Tropical Cyclone Simulation and Seasonal
Prediction: towards regional and high-intensity
information

Tropical cyclones (TCs) are a hazard to life and property and a prominent element of the global climate system, therefore understanding and predicting TC location, intensity and frequency is of both societal and scientific significance. Methodologies exist to predict basin-wide, seasonally-aggregated TC activity months, seasons and even years in advance. We show that a newly developed high-resolution global climate model (FLOR) can produce skillful forecasts of seasonal TC activity on spatial scales finer than basin-wide, from months and seasons in advance of the TC season. The climate model used here is targeted at intraseasonal-to-multiyear prediction of regional climate and the statistics of weather extremes on seasonal to decadal timescales. These results suggest that dynamical forecasts of seasonally-aggregated regional TC activity months in advance are feasible.

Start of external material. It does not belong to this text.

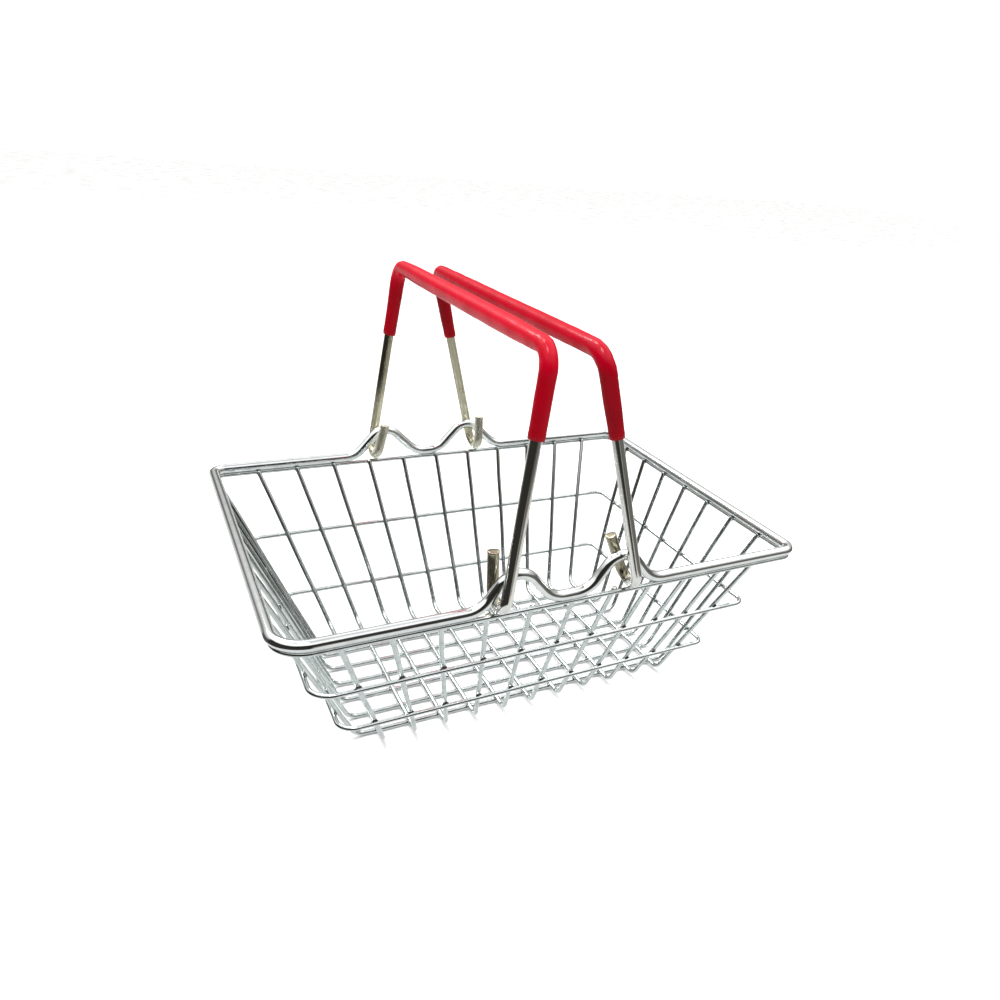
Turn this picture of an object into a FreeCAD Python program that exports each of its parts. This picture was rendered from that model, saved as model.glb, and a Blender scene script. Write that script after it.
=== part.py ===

In order to target high-internsity tropical cyclones (Categories 4-5) further the high resolution model is further refined to a 25km x25km resolution (HiFLOR). . Compared with FLOR, HiFLOR yields a more realistic simulation of the structure, global distribution, and seasonal and interannual variations of TCs, and a comparable simulation of storm-induced cold wakes and TC-genesis modulation induced by the Madden Julian Oscillation (MJO). Moreover, HiFLOR is able to simulate and predict extremely intense TCs (categories 4 and 5) and their interannual variations, which represents the first time a global coupled model has been able to make seasonal predictions and multi-century simulations of such extremely intense TCs.